- The Washington Times - Friday, September 27, 2002

Republicans and some outside interest groups want to ensure that labor unions aren't ignored in the continuing fallout over corporate malfeasance by Enron and other major companies.

The House Education and the Workforce employer-employee relations subcommittee held a hearing yesterday to highlight union violence as part of an overall trend of workplace violence.

The hearing comes as one interest group is running television ads on the subject, and follows subcommittee votes over the past few weeks to pass legislation to force better disclosure from unions to members about how union dues are spent. It also follows calls for investigating an accounting firm working for some labor unions.

"We must hold union leaders accountable for their actions in the same way we are holding corporate leaders accountable," said Rep. John A. Boehner, Ohio Republican and chairman of the committee, in a statement this week.

"Our goal is to give rank-and-file union members the opportunity to have a full, equal, and democratic voice in union affairs," he said. "Unfortunately, our hearings have shown that some union leaders are serving their own interests, and not those of the workers they claim to represent."

At the hearing yesterday House members saw a video of a 1999 strike at an Ohio steel plant that showed union members smashing the windows and beating the doors of cars of workers who crossed the picket line.

But union officials and some Democrats, while criticizing violence, said the issue is a smoke screen.

"As corporations continue to loot millions of dollars in employee-contributed pension assets, I believe the committee's focus today is off," Rep. Donald M. Payne, New Jersey Democrat, said at the hearing.

Lane Windham, a spokeswoman for the AFL-CIO, said the effort to broaden the corporate malfeasance debate is falling on deaf ears.

"I think most people see the Republicans' focus on union 'scandals' for what it is everybody knows about these failures in corporate America, everybody knows about Enron," she said. "I think Republicans have failed really to divert attention from that among everyone except their own right-wing base."

Ms. Windham pointed to the results of the AFL-CIO's annual Labor Day poll, which found record-low confidence in corporate chief executives but a strong desire for union membership.
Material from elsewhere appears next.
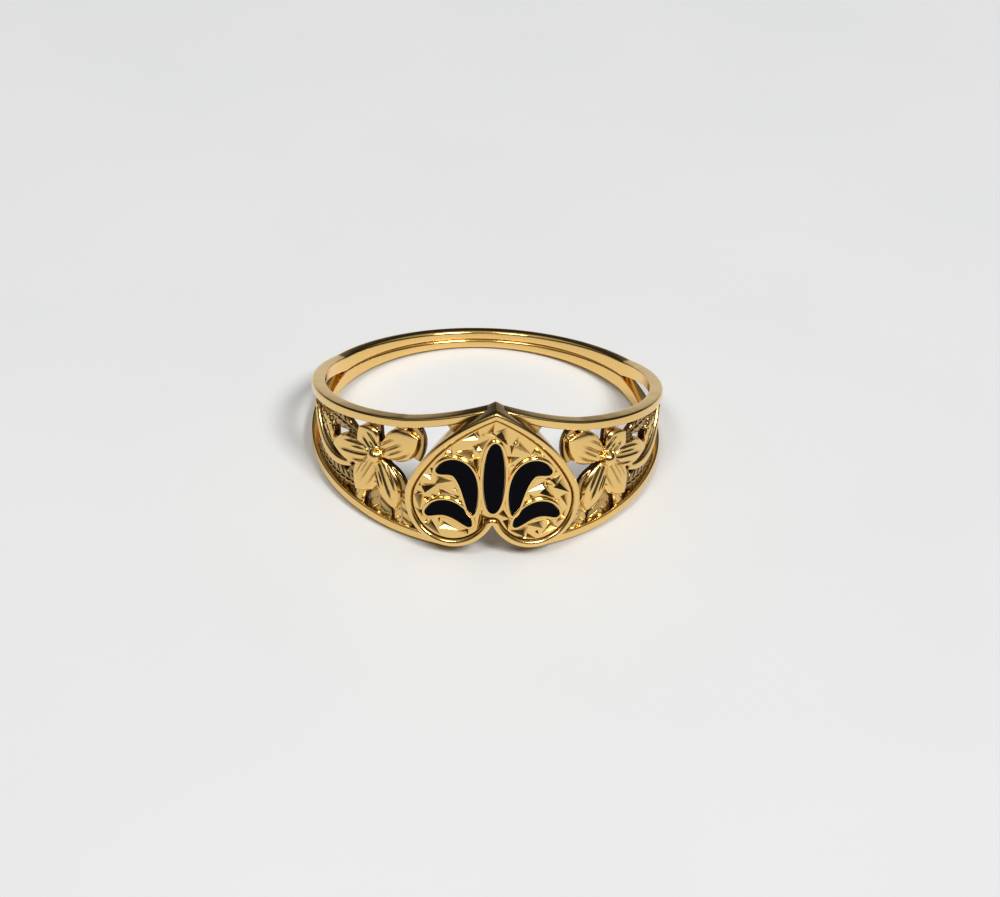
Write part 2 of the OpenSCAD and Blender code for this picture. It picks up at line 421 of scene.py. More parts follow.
def finished(tree, geometry, material):
    """Ends a tree: what it made becomes real and takes its material."""
    real = add(tree, "GeometryNodeRealizeInstances", {"Geometry": geometry})
    metal = add(
        tree, "GeometryNodeSetMaterial", {"Geometry": real.outputs[0], "Material": material}
    )
    out = tree.nodes.new("NodeGroupOutput")
    tree.links.new(metal.outputs[0], out.inputs[0])
    return tree


def wire_tree():
    """Lays a wire with soft edges along the band.

    Each point of the mesh it is put on is a station: its x is the distance along the band,
    its y the height of the wire's middle and its z half the wire's own height.
    """
    tree, given = new_tree(
        "Wire along the band",
        [
            ("Geometry", "Geometry"),
            ("Last station", "Int"),
            ("Section points", "Int"),
            ("Middle level", "Float"),
            ("Half thickness", "Float"),
            ("Metal", "Material"),
        ],
    )
    last = given["Last station"]
    tube = add(
        tree,
        "GeometryNodeMeshCylinder",
        {
            "Vertices": given["Section points"],
            "Side Segments": last,
            "Radius": 1.0,
            "Depth": last,
        },
        fill_type="NONE",
    )
    # the tube is laid along x, so that each ring of its points has its station's number for x
    half_way = add(tree, "ShaderNodeMath", {0: last, 1: 0.5}, operation="MULTIPLY")
    shift = add(tree, "ShaderNodeCombineXYZ", {0: half_way.outputs[0]})
    laid = add(
        tree,
        "GeometryNodeTransform",
        {
            "Geometry": tube.outputs["Mesh"],
            "Translation": shift.outputs[0],
            "Rotation": (0, math.pi / 2, 0),
        },
    )
    here = add(tree, "GeometryNodeInputPosition").outputs[0]
    part = add(tree, "ShaderNodeSeparateXYZ", {0: here}).outputs
    number = add(tree, "ShaderNodeMath", {0: part["X"]}, operation="ROUND")
    station = add(
        tree,
        "GeometryNodeSampleIndex",
        {"Geometry": given["Geometry"], "Value": here, "Index": number.outputs[0]},
        data_type="FLOAT_VECTOR",
    )
    worn = [
        add(
            tree,
            "GeometryNodeSampleIndex",
            {
                "Geometry": given["Geometry"],
                "Value": add(tree, "GeometryNodeInputNamedAttribute", {"Name": word}).outputs[0],
                "Index": number.outputs[0],
            },
        ).outputs[0]
        for word in ("inner_wear", "outer_wear")
    ]
    read = add(tree, "ShaderNodeSeparateXYZ", {0: station.outputs[0]}).outputs
    middle = add(
        tree, "ShaderNodeCombineXYZ", {0: read["X"], 1: read["Y"], 2: given["Middle level"]}
    )
    size = add(tree, "ShaderNodeCombineXYZ", {1: read["Z"], 2: given["Half thickness"]})
    # the round section is squared off, and keeps soft edges where it is worn
    softness = add(
        tree,
        "ShaderNodeMapRange",
        {
            "Value": part["Z"],
            "From Min": -0.5,
            "From Max": 0.5,
            "To Min": worn[0],
            "To Max": worn[1],
        },
    )
    length = add(tree, "ShaderNodeVectorMath", {0: here}, operation="ABSOLUTE")
    squared = add(
        tree,
        "ShaderNodeVectorMath",
        {0: length.outputs[0], 1: softness.outputs[0]},
        operation="POWER",
    )
    facing = add(tree, "ShaderNodeVectorMath", {0: here}, operation="SIGN")
    corner = add(
        tree,
        "ShaderNodeVectorMath",
        {0: facing.outputs[0], 1: squared.outputs[0]},
        operation="MULTIPLY",
    )
    place = add(
        tree,
        "ShaderNodeVectorMath",
        {0: corner.outputs[0], 1: size.outputs[0], 2: middle.outputs[0]},
        operation="MULTIPLY_ADD",
    )
    swept = add(
        tree,
        "GeometryNodeSetPosition",
        {"Geometry": laid.outputs[0], "Position": place.outputs[0]},
    )
    return finished(tree, swept.outputs[0], given["Metal"])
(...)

Still, Republicans and interest groups see a clear strategy. Among the efforts:

•The National Taxpayers Union is running a television, radio and newspaper ad campaign to urge passage of a bill to prohibit union violence against workers. The 30-second television ad is running, among other places, in South Dakota and Missouri, home states of Democratic leaders in the Senate and House.

•Rep. Joe Wilson, South Carolina Republican, introduced a bill yesterday that would allow federal prosecution of assaults and other violent crimes committed during a union strike. The bill is a companion to one sponsored by Sen. Strom Thurmond, South Carolina Republican.

•The subcommittee last week passed on party-line votes two Republican-backed bills that would allow the Labor Department to sanction unions that fail to report how they spend union dues.

•Rep. Charlie Norwood, Georgia Republican, has asked the National Labor Relations Board to look into Thomas Havey LLP, an accounting firm. A former partner at the firm, which, according to the National Right to Work Legal Defense Foundation, audits the books for 30 unions, including the AFL-CIO and two dozen of its affiliates, admitted in federal court last month to helping an ironworkers union hide from union members at least $1.5 million in unauthorized expenditures.